Nell’ottobre di quest’anno due alti dirigenti del Credit Suisse hanno rassegnato le dimissioni nel bel mezzo di uno scandalo di spionaggio ad alto rischio, che potrebbe aver provocato un suicidio. Il presunto obiettivo dello spionaggio era Iqbal Khan, ex amministratore delegato della divisione di gestione patrimoniale del Credit Suisse. Khan ha affermato di essere stato spiato da investigatori privati, pagati dal Credit Suisse, dopo aver lasciato l’azienda. Uno degli investigatori privati coinvolti nel caso che viene descritto come “un esperto di sicurezza esterno” si è suicidato. All’epoca, il Credit Suisse descriveva la sorveglianza su Khan come “un incidente strettamente isolato”.
Il 43enne Khan si è trasferito in Svizzera dal suo nativo Pakistan all’età di 12 anni. Nel 2013, dopo aver lavorato per più di un decennio come revisore contabile presso Ernst & Young, è entrato a far parte del Credit Suisse. È rapidamente salito a capo della divisione di gestione patrimoniale dell’istituto e il suo successo gli ha portato un’immensa ricchezza finanziaria. Dopo che Khan ha lasciato il Credit Suisse il 1° luglio di quest’anno per contrasti di natura personale e professionale con un suo collega, il 29 agosto Ubs, rivale del Credit Suisse, ha annunciato che Khan sarebbe stato a capo della divisione di gestione patrimoniale globale.
A questo punto Credit Suisse, temendo che Khan potesse tentare di attrarre i suoi clienti nel suo nuovo portafoglio Ubs, ha spinto il proprio chief operating officer, Pierre-Olivier Bouée, a incaricare il dipartimento di sicurezza della banca di tenere d’occhio Khan.
Secondo quanto riferito, la banca ha assunto una società investigativa privata, Investigo, per monitorare i movimenti di Khan. C’è stata una svolta inaspettata il 17 settembre, quando Khan si è accorto di essere seguito e si è trovato subito di fronte a un dipendente della Investigo nel centro di Zurigo. Lo stesso giorno, l’ex star manager del Credit Suisse ha presentato un reclamo all’ufficio del Procuratore svizzero di Zurigo.
Il 18 settembre, il Credit Suisse ha imposto ope legis a Investigo di smettere di tenere d’occhio Khan.

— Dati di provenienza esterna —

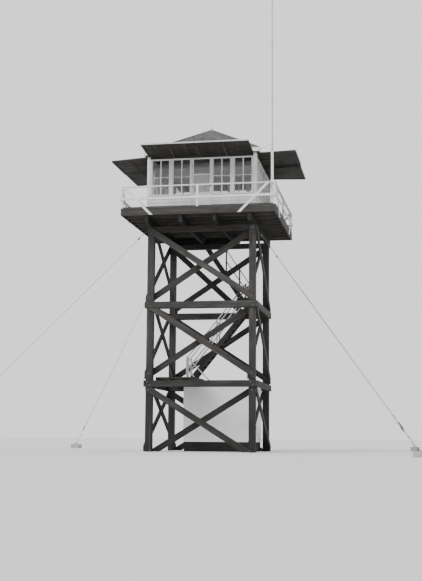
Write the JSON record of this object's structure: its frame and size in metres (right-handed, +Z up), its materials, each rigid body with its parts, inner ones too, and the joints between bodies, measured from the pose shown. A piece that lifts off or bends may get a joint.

Ha inoltre avviato un’indagine interna per valutare la legittimità della decisione di spiarlo. Nel frattempo, la Procura della Svizzera ha annunciato di aver aperto un procedimento penale su Investigo e di aver arrestato tre persone in relazione al caso.
Nonostante questa vicenda abbia segnato la credibilità del Credit Suisse, l’11 dicembre il Wall Street Journal ha pubblicato le accuse di un altro dirigente della banca, Colleen Graham, che ha dichiarato di essere stata spiata dopo aver lasciato il lavoro presso l’azienda. Ha sostenuto di aver subito tre giorni di intensa sorveglianza da parte di persone sconosciute nel luglio del 2017. Il Credit Suisse ha respinto le affermazioni di Graham, affermando che erano prive di fondamento.
Ma mercoledì l’azienda è stata oggetto di una nuova accusa da parte di un terzo dipendente, che lavorava alle dirette dipendenze del Ceo Tidjane Thiam, che ha affermato di essere stata oggetto di spionaggio. Le accuse sono state fatte da Peter Goerke e sono state oggetto di un articolo del quotidiano svizzero Neue Zürcher Zeitung. L’articolo è stato accompagnato da documenti e fotografie presentate da Goerke, che sembrano supportare le sue affermazioni.
Ora si teme che lo spionaggio sia degli ex dipendenti che di quelli attuali possa essere stata una procedura operativa standard posta in essere dal Credit Suisse.